Not only are red dwarf stars the most common stars and planetary systems in the galaxy, but they are geometrically favorable because they're smaller, so we get higher planet to star size ratios, says Jordan. This gives us a bigger signal when these planets transit in front of their parent stars, he says.
Until now, a key challenge has been defining a given solar system's so-called habitable zone, the most simplistic definition of which is where a given terrestrial planet can harbor liquid water on its surface.
Whether planets orbiting these M dwarf stars can even hold on to atmospheres at all remains an open question, says Jordan. That's because they're being blasted with so much extreme ultraviolet and X ray radiation, he says.
In truth, given its size and mass, our planet Venus is virtually an astrophysical twin to our own Earth. But that's where most of the comparisons end, since Venus' surface is hot enough to melt lead and its atmospheric pressures are more than 90 times that of our own. Yet as is oft repeated, if we can't understand the planet next door, what hope do we have of understanding the thousands of new extrasolar planetary systems that have been discovered by astronomers in the last three decades?
Estimates of the inner edge of the habitable zone depend heavily on modeling assumptions and whether or not a planet has evolved from a 'hot start' or a 'cold start,' the authors note. Models of slowly rotating planets initialized with surface water oceans (a cold start) can maintain habitable conditions well inside the traditional Venus zone of a star via a cloud-climate feedback, they write.
With NASA's Webb Space Telescope, the critical next step in testing the origin and prevalence of life on nearby exoplanets lies in mapping the inner edges of habitable zones around M-dwarf host stars, the authors note. Positively identifying a Venus-like atmosphere, with a surface too hot to support liquid water, is imperative in constraining habitability among the rocky exoplanet population, they write.

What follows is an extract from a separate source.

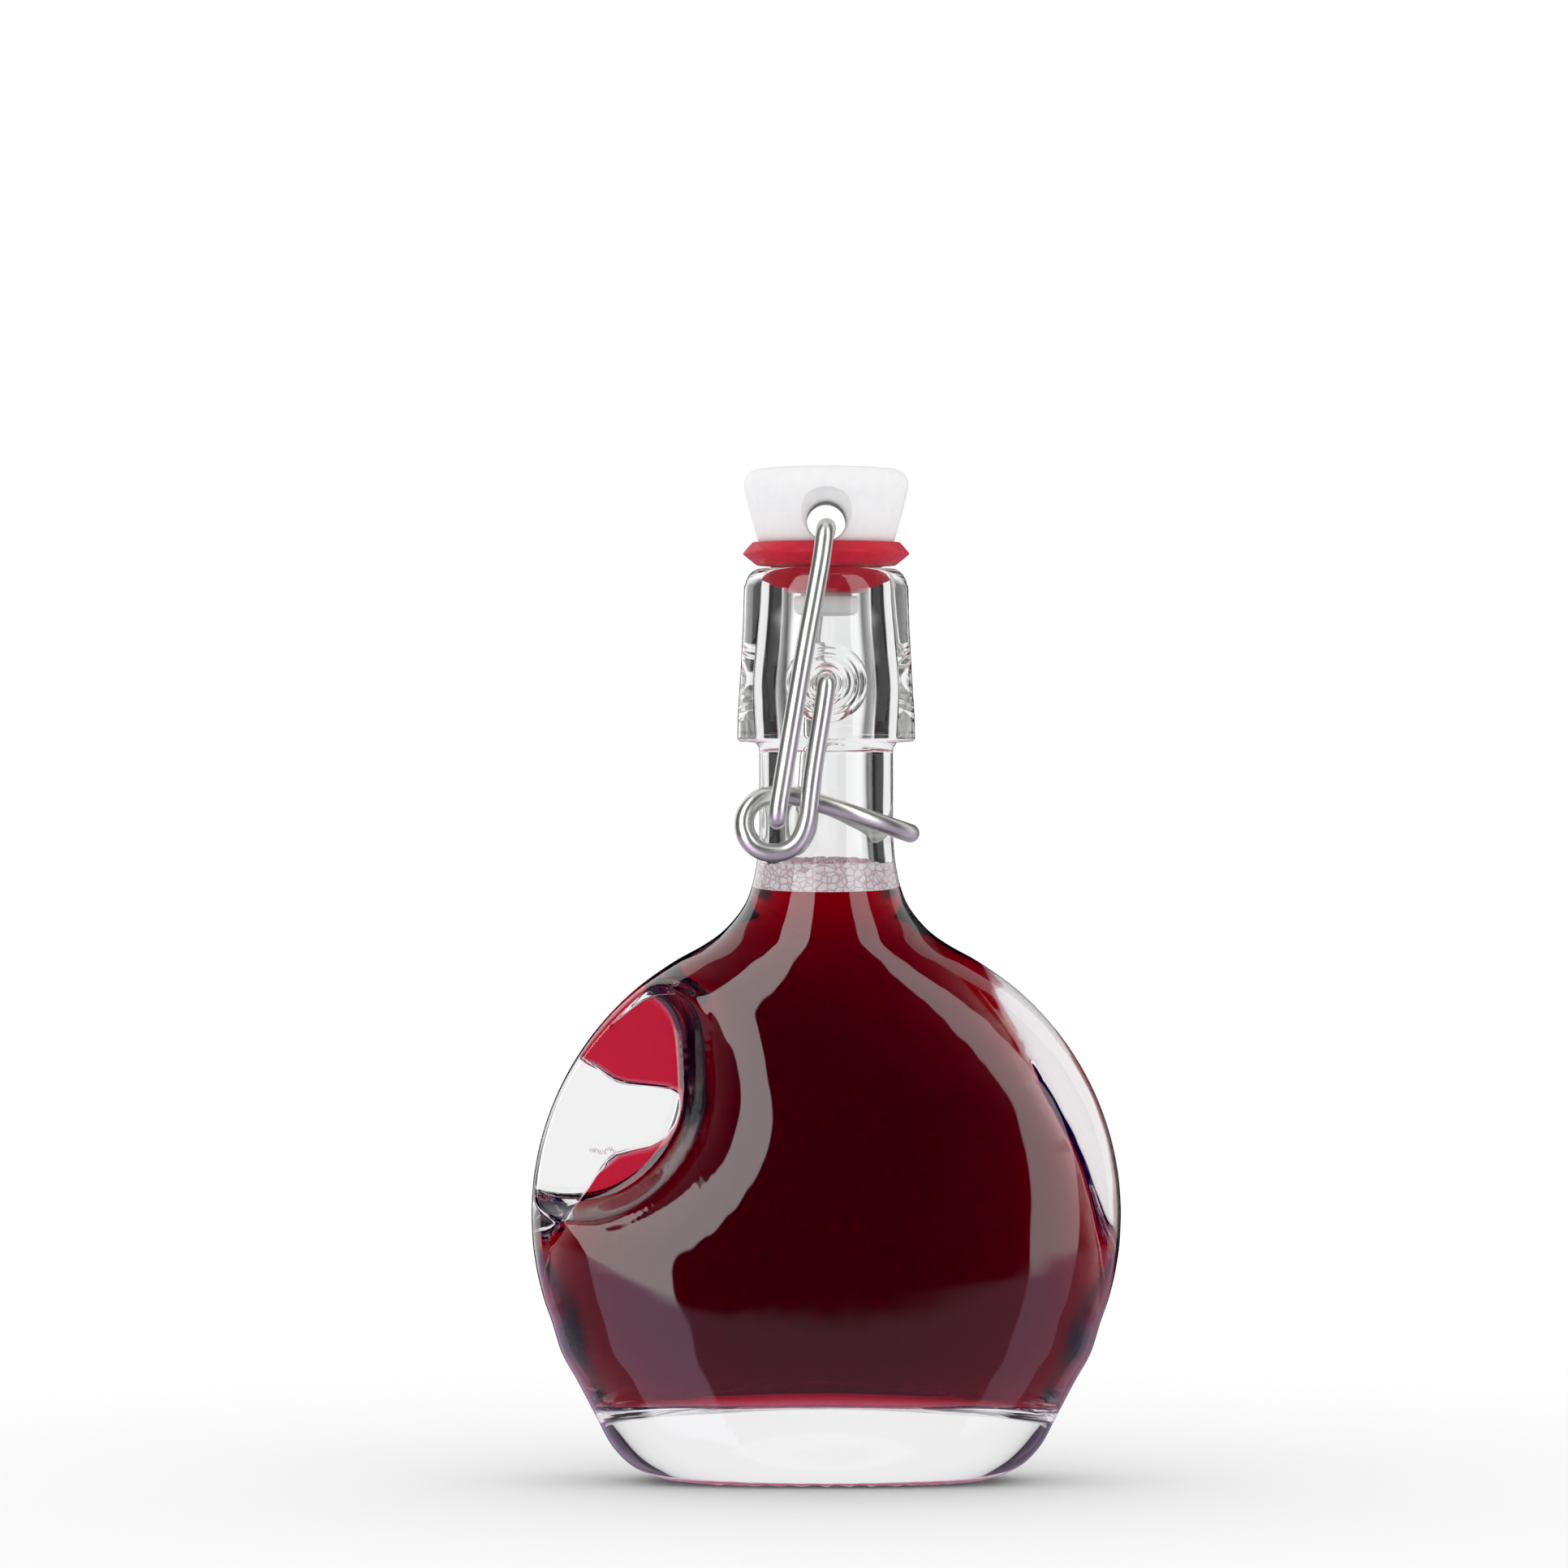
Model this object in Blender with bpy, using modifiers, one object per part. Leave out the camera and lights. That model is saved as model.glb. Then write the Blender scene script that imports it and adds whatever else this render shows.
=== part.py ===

We can't say yet with any certainty whether Venus was born dead, and water only ever existed as steam in a really hot atmosphere that was eventually lost, or whether it was habitable, says Jordan. But the question of whether our Venus could have ever been habitable in the past will have sweeping implications for the possible habitability of Venus-like exoplanets, he says.
As for Earth?
We're very fortunate to have a planet where all of these stabilizing climate feedbacks are occurring, but we don't know how prevalent that is in the universe, says Jordan.